Africa accounts for nearly 19% of the global population, yet produces around 3% of the world's scientific research. The real-life implications are vast and include countries lagging behind economically, an over reliance on foreign technology and the lack of culturally appropriate, context specific responses to issues such as disease outbreak and food insecurity.
Now imagine a future in which African countries can mount timely, evidence-based responses to disease outbreaks from within the contexts where they emerge. A future where genomic surveillance enables faster outbreak detection, bioinformatics strengthens the development of locally relevant diagnostics and treatments, and data-driven agricultural research boosts crop resilience.
This vision underpins the establishment of the African Bioinformatics Institute (ABI), which aims to provide the tools, training, and infrastructure necessary for African researchers to participate fully and equitably in global research efforts. The Institute’s interim lead, Professor Nicola Mulder explains the imperatives behind ABI and its role in advancing African data sovereignty, scientific leadership, and research capacity.
Q: What is the state of data governance on the continent? Why does it need to change?
A: Previously the global north worked with locals to get samples and then generated and analysed the data off the continent, meaning the African collaborators had less (or no) ownership of the data and forfeited prominent positions in authorship. Recognising the injustices, this has changed over time. But many projects still rely on international partners to help analyze the data, so local researchers and their students lose first or senior authorship on resulting publications.
This balance needs to shift. African scientists must be able to collect, generate and analyze their own data on the continent. Data governance policies should oversee data sharing to ensure it is as open as possible and as closed as necessary in line with consents (if human data), IP policies and data protection laws. Many countries have implemented data privacy laws over the last few years and data governance frameworks need to be updated to align with these.
ABI can increase awareness of the importance of robust and fair data governance, upskill African scientists in all aspects of data management and analysis, and also ensure that African datasets are FAIR – findable, accessible, interoperable and reusable. Making data FAIR requires skills, resources and access to data catalogs and repositories: all the things ABI can provide.
Q: What does it mean for Africa to own and analyse its own data?
A: It means that data generating projects are African led from start to finish. Local ownership of data empowers researchers to derive value from the data. The principal investigator knows the communities or contexts in which the data were collected, and is better informed to correctly interpret the data. They should be able to use the data to answer key research questions and have the potential to translate the outputs into actionable impact. We, at ABI, can equip them with the bioinformatics skills required to do this.
Q: Can you share examples of African-led projects where controlling data locally made a real impact?
A: In H3Africa, the projects were African-led, which meant that the PIs had control over their data and that the resulting publications were African-led.
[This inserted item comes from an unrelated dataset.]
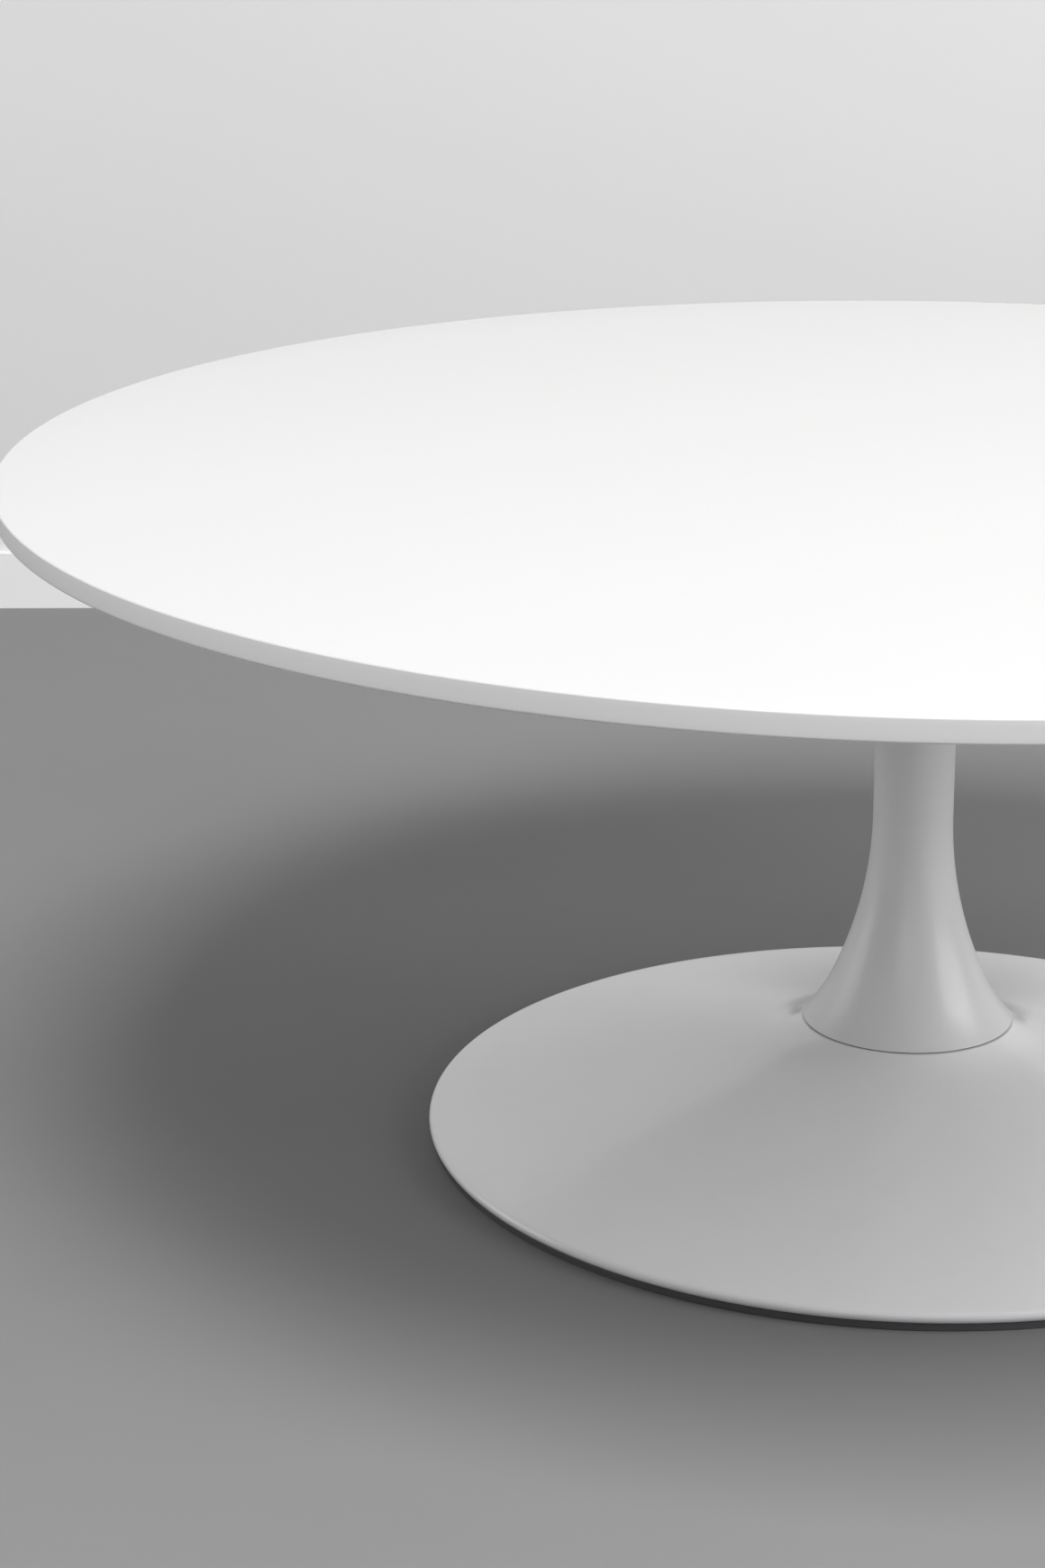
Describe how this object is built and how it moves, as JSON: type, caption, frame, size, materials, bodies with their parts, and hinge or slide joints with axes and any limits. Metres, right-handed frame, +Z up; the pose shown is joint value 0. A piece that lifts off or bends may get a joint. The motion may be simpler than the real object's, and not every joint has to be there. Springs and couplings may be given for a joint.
{
  "type": "round pedestal table",
  "caption": "Low round table: a thin round top on a trumpet-shaped column and a wide spun base with a dark floor ring.",
  "frame": {"origin": "centre of the floor ring's underside, on the floor", "axes": "+Z up along the column; the table is round, so +X and +Y are any two square directions in plan"},
  "size_m": [1.0998, 1.1, 0.427],
  "materials": {
    "top_lacquer": "fine-textured satin white lacquer on a dense fibreboard panel, face, edge and underside",
    "column_coating": "white powder coat, semi-gloss, on spun steel",
    "base_coating": "white powder coat, satin, on spun steel",
    "gasket_rubber": "grey rubber, matt",
    "ring_plastic": "dark grey moulded plastic, matt",
    "cast_alloy": "sand-textured aluminium casting, grey coated",
    "cast_iron": "grey iron casting, dark primer",
    "ballast_steel": "steel plate, dark primer",
    "turned_steel": "turned steel, oiled",
    "zinc_steel": "zinc-plated steel",
    "insert_brass": "plain turned brass"
  },
  "bodies": {
    "root": {"tabletop": "top_lacquer", "top_inserts": "insert_brass", "top_spider": "cast_alloy", "top_washers": "zinc_steel", "top_screws": "zinc_steel", "column": "column_coating", "column_head": "turned_steel", "column_foot": "turned_steel", "seam_gasket": "gasket_rubber", "locating_pins": "turned_steel", "tie_rod": "zinc_steel", "rod_top_washer": "zinc_steel", "rod_top_lock_washer": "zinc_steel", "rod_top_nut": "zinc_steel", "rod_bottom_washer": "zinc_steel", "rod_bottom_lock_washer": "zinc_steel", "rod_bottom_nut": "zinc_steel", "base_shell": "base_coating", "shoulder_screws": "zinc_steel", "base_hub": "cast_iron", "ballast_plate": "ballast_steel", "hub_screws": "zinc_steel", "floor_ring": "ring_plastic", "ring_screws": "zinc_steel", "bore_cap": "ring_plastic"}
  },
  "joints": []
}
In some cases the PIs were also able to feed back findings to their communities to impact health.
Q: What are the biggest challenges to achieving data sovereignty in Africa, and how can they be overcome?
A: There are a number of challenges, including conforming with different country data privacy laws, limited data stewardship skills and resources, and data infrastructure for secure local data storage. In a changing data protection landscape, scientists need to navigate the laws, participant consents and funder data sharing requirements, many of which may be unaligned.
If data cannot move, secure research environments are required for safe analysis of data without data being downloaded. Setting this up and sustaining it requires money, IT infrastructure and skills. Hosting data in local African repositories also requires long term funding and the right skills and infrastructure. Given the potential impact of local use of data, governments should invest in these skills and infrastructure. Such efforts can be supported through ABI, as many of the data challenges are common across the continent.
Q: How do you see ABI contributing to Africa’s data sovereignty?
A: ABI can address the skills gap for implementing data governance frameworks through coordinated training in areas not always covered by traditional degree programs, such as ethics, data curation and stewardship, IT infrastructure for biomedical data, data and data security. ABI can raise awareness of existing data governance frameworks and policies, and help countries to adopt international data sharing standards such as GA4GH to ensure secure, responsible and ethical use and sharing of data.
ABI members have several years of experience in FAIR data management and building African data resources. With sustainable funding, the institute can develop and provide African data repositories and help to make datasets FAIR.The benefit the ABI provides is bringing together diverse skills to solve these diverse, yet common, challenges.
Conclusion
Africa, with its exceptional biodiversity, diverse human populations and expanding research programmes, is rich in data. Scientists across the continent are conducting impactful research. But this work can be hampered by misaligned data governance policies, limited skills, resources, and infrastructure. ABI seeks to support African-led data generation, analysis, and sharing by providing training in data stewardship, bioinformatics, ethics, and secure data management. By building on the existing talent, the institute can help ensure that African researchers and communities benefit from their own data.